═══ GIVEN INFORMATION

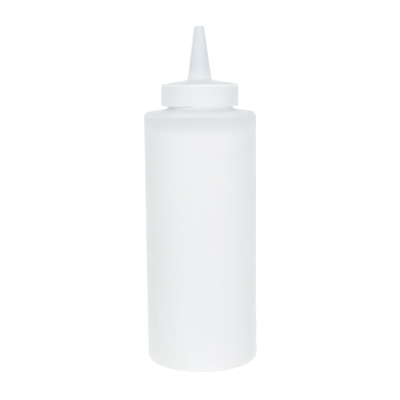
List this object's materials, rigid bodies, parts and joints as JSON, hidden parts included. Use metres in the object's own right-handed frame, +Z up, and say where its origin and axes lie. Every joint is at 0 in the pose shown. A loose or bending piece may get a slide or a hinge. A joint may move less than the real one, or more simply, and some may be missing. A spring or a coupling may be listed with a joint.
{
  "type": "squeeze bottle with cone nozzle cap",
  "caption": "Soft round squeeze bottle for sauce, with a screw cap that carries a cone nozzle and seals on a washer.",
  "frame": {"origin": "middle of the base, on the surface the bottle stands on", "axes": "+Z up along the bottle's axis to the nozzle's tip; the seam across the base lies along X"},
  "size_m": [0.06, 0.06, 0.179],
  "materials": {
    "bottle": "natural low-density polyethylene, milky and slightly translucent, satin",
    "cap": "natural low-density polyethylene, moulded smooth, satin",
    "washer": "soft white silicone, dull"
  },
  "bodies": {
    "bottle": {"bottle": "bottle"},
    "washer": {"sealing_washer": "washer"},
    "cap": {"nozzle_cap": "cap"}
  },
  "joints": [
    {"name": "cap_lift", "type": "slide", "parent": "bottle", "child": "washer", "axis": [0, 0, 1], "range_m": [0, 0.0106]},
    {"name": "cap_turn", "type": "hinge", "parent": "washer", "child": "cap", "pos_m": [0, 0, 0.1424], "axis": [0, 0, 1], "range_deg": [0, 900]}
  ],
  "couplings": [
    {"joint": "cap_lift", "follows": "cap_turn", "m_per_rad": 0.00067376}
  ]
}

══════

_WORK REQUIRED_
Reproduce all the data word for word.

_WORKED SOLUTION_
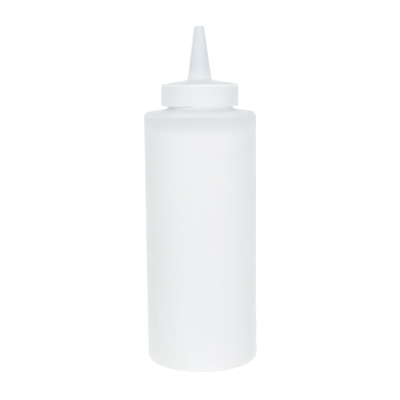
List this object's materials, rigid bodies, parts and joints as JSON, hidden parts included. Use metres in the object's own right-handed frame, +Z up, and say where its origin and axes lie. Every joint is at 0 in the pose shown. A loose or bending piece may get a slide or a hinge. A joint may move less than the real one, or more simply, and some may be missing. A spring or a coupling may be listed with a joint.
{
  "type": "squeeze bottle with cone nozzle cap",
  "caption": "Soft round squeeze bottle for sauce, with a screw cap that carries a cone nozzle and seals on a washer.",
  "frame": {"origin": "middle of the base, on the surface the bottle stands on", "axes": "+Z up along the bottle's axis to the nozzle's tip; the seam across the base lies along X"},
  "size_m": [0.06, 0.06, 0.179],
  "materials": {
    "bottle": "natural low-density polyethylene, milky and slightly translucent, satin",
    "cap": "natural low-density polyethylene, moulded smooth, satin",
    "washer": "soft white silicone, dull"
  },
  "bodies": {
    "bottle": {"bottle": "bottle"},
    "washer": {"sealing_washer": "washer"},
    "cap": {"nozzle_cap": "cap"}
  },
  "joints": [
    {"name": "cap_lift", "type": "slide", "parent": "bottle", "child": "washer", "axis": [0, 0, 1], "range_m": [0, 0.0106]},
    {"name": "cap_turn", "type": "hinge", "parent": "washer", "child": "cap", "pos_m": [0, 0, 0.1424], "axis": [0, 0, 1], "range_deg": [0, 900]}
  ],
  "couplings": [
    {"joint": "cap_lift", "follows": "cap_turn", "m_per_rad": 0.00067376}
  ]
}